Ramanujan sees so much value in failure, it’s something she now looks for in the backgrounds of younger entrepreneurs. “I actually am extremely nervous when somebody comes to me and applies for money who’s never known failure.” She explains that can come in a number of forms: a failed business, a marriage that ended, an athletic dream that never came to fruition. “But if you haven’t known what it means to work your tail off for something and not get it, you will not be able to survive the difficult things,” she says, “and business is difficult. It can be tough to navigate . . . You have to have some vocabulary, some tools, some things that you have developed in the course of your career that allow you to handle things.”
One challenging component of entrepreneurship is a contradiction that lies between the equally important ambitious self-starter mentality and the ability to work with, trust, and delegate to a team. “There’s a fine line between confidence and arrogance,” Ramanujan says. “It’s very important to be confident, to be positive and try things. But when you are dismissive of others, when you are not hearing other voice, then you are arrogant.” Ramanujan explains this tightrope is especially difficult for women in the industry to walk. “Women are underfunded and not as well supported, so you turn into a kind of lone wolf. You think, ‘I will take it all down, and I’ll do it myself.’ And you do. And then you have somebody writing a $10 million check saying ‘build a team.’ And it’s like, ‘wait, am I giving up control?’”

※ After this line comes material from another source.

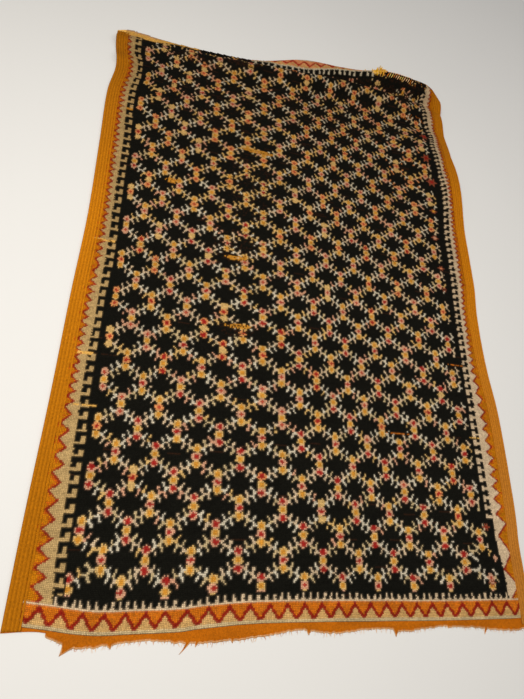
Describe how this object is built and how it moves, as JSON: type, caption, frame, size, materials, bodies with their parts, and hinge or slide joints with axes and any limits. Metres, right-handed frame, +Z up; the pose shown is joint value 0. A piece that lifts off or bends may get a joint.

Ramanujan is often confronted with the commonly accepted image of an entrepreneur— “some twenty-five-year-old guy pitching this great idea,” she says. “And he gets a lot of money. But what if that entrepreneur is a forty-five-year-old woman?” she posits. “Doesn’t get the airtime. Maybe she’s just as amazing. Maybe her story’s actually interesting.” And often, even if that twenty-five-year-old does have a great idea, they’re not ready to build a team or lead a company. “I think that we put a lot of pressure on students, saying, ‘we need you all to be leaders.’ You don’t all need to be leaders. It’s okay to not want to be in charge of fifty people,” she says. “I think that when we start to accept that it is not less—just different—to have autonomy over your own self and not telling everyone else what to do, that we will have better people, more happy people, more comfortable people.”
Ramanujan explains that this dynamic puts a lot of people with “main character energy” in leadership positions who don’t belong there, sidelining tech-oriented personalities who should be in those roles. “I think that that is a huge, huge [mistake] that we have perpetrated. It has caused people a lot of damage,” she says. “What that is, is people who do not have the technical skills to run a technical business, trying to hang onto their job. And I think that if you want to run a tech business, be a techie. But I would never, if I was hiring somebody for a semiconductor business, put the CEO in there who doesn’t understand semiconductors.” Ramanujan notes that this is a particular problem on the East Coast. “This one actually makes me mad, because I’ve watched a number of technical people always held down,” she says. “A lot of the reason that people aren’t able to easily make the switch to seeing engineers and scientists make good business leaders is because that main character isn’t the main character they want to identify with.”
Despite the complexities and layers to the entrepreneurial and business world, Ramanujan has held onto one consistent belief: “There is no substitute for really being a decent, good person.” So much of life is a matter of coincidence or environment, she says—“your physical health, your financial well-being, your education”—but the one thing we have full control over is our integrity. “Integrity is the one thing you come into this planet with, which is entirely 100 percent yours to keep, to lose, to destroy. Nobody can give you your integrity or take it from you. It is your choice. And as long as you keep that, you keep you. And that’s important—more important than business.”